## Start Given material

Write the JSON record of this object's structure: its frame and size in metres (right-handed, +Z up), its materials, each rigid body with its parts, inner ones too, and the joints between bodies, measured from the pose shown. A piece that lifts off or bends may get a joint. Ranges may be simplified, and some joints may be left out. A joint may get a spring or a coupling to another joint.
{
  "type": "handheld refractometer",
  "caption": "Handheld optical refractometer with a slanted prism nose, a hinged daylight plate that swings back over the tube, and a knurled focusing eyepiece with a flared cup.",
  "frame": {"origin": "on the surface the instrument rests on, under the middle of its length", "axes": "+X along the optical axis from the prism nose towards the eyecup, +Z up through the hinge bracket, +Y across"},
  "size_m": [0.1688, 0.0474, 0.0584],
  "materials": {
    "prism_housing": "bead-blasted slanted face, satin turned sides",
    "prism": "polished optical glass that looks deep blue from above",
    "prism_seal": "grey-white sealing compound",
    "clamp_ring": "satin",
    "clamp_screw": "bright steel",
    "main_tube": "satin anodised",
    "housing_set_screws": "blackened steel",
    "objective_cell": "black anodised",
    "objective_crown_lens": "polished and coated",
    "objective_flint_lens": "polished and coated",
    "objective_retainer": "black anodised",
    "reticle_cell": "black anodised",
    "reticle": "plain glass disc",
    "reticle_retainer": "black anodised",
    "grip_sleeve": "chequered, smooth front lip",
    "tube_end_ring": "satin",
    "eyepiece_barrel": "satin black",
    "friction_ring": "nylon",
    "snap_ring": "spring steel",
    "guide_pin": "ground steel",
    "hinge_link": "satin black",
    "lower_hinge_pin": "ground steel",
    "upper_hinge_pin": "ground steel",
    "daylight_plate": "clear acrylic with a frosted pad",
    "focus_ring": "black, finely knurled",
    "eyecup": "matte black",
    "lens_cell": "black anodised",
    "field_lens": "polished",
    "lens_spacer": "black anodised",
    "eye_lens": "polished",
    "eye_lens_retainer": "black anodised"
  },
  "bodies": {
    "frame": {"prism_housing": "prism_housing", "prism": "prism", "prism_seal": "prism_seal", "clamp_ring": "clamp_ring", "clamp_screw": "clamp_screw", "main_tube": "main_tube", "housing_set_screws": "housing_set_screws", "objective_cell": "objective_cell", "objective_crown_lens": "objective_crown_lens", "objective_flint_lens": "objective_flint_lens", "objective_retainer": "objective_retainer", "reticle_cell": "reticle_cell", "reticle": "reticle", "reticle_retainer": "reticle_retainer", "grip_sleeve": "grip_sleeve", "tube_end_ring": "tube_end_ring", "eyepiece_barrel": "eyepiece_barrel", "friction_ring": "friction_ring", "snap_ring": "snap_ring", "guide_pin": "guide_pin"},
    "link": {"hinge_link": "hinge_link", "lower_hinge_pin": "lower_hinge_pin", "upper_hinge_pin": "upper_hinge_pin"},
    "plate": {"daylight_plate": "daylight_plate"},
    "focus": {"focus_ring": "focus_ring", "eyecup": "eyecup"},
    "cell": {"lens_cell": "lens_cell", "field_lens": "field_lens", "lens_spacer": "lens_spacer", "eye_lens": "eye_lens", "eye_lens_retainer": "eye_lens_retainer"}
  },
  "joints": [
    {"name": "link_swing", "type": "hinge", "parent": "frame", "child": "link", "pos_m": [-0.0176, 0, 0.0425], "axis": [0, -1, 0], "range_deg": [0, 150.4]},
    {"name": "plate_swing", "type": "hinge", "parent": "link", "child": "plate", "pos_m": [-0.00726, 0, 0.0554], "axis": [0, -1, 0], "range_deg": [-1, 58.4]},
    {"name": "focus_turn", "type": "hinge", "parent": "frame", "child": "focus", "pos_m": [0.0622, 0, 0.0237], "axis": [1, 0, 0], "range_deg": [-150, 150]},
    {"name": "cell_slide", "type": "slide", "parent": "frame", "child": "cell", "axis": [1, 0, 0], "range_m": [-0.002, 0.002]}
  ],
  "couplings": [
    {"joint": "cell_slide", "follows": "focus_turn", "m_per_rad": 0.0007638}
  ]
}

## End Given material

◆ What needs to be done:
Please repeat the listing exactly, with nothing left out.

◆ Result for this exercise:
Write the JSON record of this object's structure: its frame and size in metres (right-handed, +Z up), its materials, each rigid body with its parts, inner ones too, and the joints between bodies, measured from the pose shown. A piece that lifts off or bends may get a joint. Ranges may be simplified, and some joints may be left out. A joint may get a spring or a coupling to another joint.
{
  "type": "handheld refractometer",
  "caption": "Handheld optical refractometer with a slanted prism nose, a hinged daylight plate that swings back over the tube, and a knurled focusing eyepiece with a flared cup.",
  "frame": {"origin": "on the surface the instrument rests on, under the middle of its length", "axes": "+X along the optical axis from the prism nose towards the eyecup, +Z up through the hinge bracket, +Y across"},
  "size_m": [0.1688, 0.0474, 0.0584],
  "materials": {
    "prism_housing": "bead-blasted slanted face, satin turned sides",
    "prism": "polished optical glass that looks deep blue from above",
    "prism_seal": "grey-white sealing compound",
    "clamp_ring": "satin",
    "clamp_screw": "bright steel",
    "main_tube": "satin anodised",
    "housing_set_screws": "blackened steel",
    "objective_cell": "black anodised",
    "objective_crown_lens": "polished and coated",
    "objective_flint_lens": "polished and coated",
    "objective_retainer": "black anodised",
    "reticle_cell": "black anodised",
    "reticle": "plain glass disc",
    "reticle_retainer": "black anodised",
    "grip_sleeve": "chequered, smooth front lip",
    "tube_end_ring": "satin",
    "eyepiece_barrel": "satin black",
    "friction_ring": "nylon",
    "snap_ring": "spring steel",
    "guide_pin": "ground steel",
    "hinge_link": "satin black",
    "lower_hinge_pin": "ground steel",
    "upper_hinge_pin": "ground steel",
    "daylight_plate": "clear acrylic with a frosted pad",
    "focus_ring": "black, finely knurled",
    "eyecup": "matte black",
    "lens_cell": "black anodised",
    "field_lens": "polished",
    "lens_spacer": "black anodised",
    "eye_lens": "polished",
    "eye_lens_retainer": "black anodised"
  },
  "bodies": {
    "frame": {"prism_housing": "prism_housing", "prism": "prism", "prism_seal": "prism_seal", "clamp_ring": "clamp_ring", "clamp_screw": "clamp_screw", "main_tube": "main_tube", "housing_set_screws": "housing_set_screws", "objective_cell": "objective_cell", "objective_crown_lens": "objective_crown_lens", "objective_flint_lens": "objective_flint_lens", "objective_retainer": "objective_retainer", "reticle_cell": "reticle_cell", "reticle": "reticle", "reticle_retainer": "reticle_retainer", "grip_sleeve": "grip_sleeve", "tube_end_ring": "tube_end_ring", "eyepiece_barrel": "eyepiece_barrel", "friction_ring": "friction_ring", "snap_ring": "snap_ring", "guide_pin": "guide_pin"},
    "link": {"hinge_link": "hinge_link", "lower_hinge_pin": "lower_hinge_pin", "upper_hinge_pin": "upper_hinge_pin"},
    "plate": {"daylight_plate": "daylight_plate"},
    "focus": {"focus_ring": "focus_ring", "eyecup": "eyecup"},
    "cell": {"lens_cell": "lens_cell", "field_lens": "field_lens", "lens_spacer": "lens_spacer", "eye_lens": "eye_lens", "eye_lens_retainer": "eye_lens_retainer"}
  },
  "joints": [
    {"name": "link_swing", "type": "hinge", "parent": "frame", "child": "link", "pos_m": [-0.0176, 0, 0.0425], "axis": [0, -1, 0], "range_deg": [0, 150.4]},
    {"name": "plate_swing", "type": "hinge", "parent": "link", "child": "plate", "pos_m": [-0.00726, 0, 0.0554], "axis": [0, -1, 0], "range_deg": [-1, 58.4]},
    {"name": "focus_turn", "type": "hinge", "parent": "frame", "child": "focus", "pos_m": [0.0622, 0, 0.0237], "axis": [1, 0, 0], "range_deg": [-150, 150]},
    {"name": "cell_slide", "type": "slide", "parent": "frame", "child": "cell", "axis": [1, 0, 0], "range_m": [-0.002, 0.002]}
  ],
  "couplings": [
    {"joint": "cell_slide", "follows": "focus_turn", "m_per_rad": 0.0007638}
  ]
}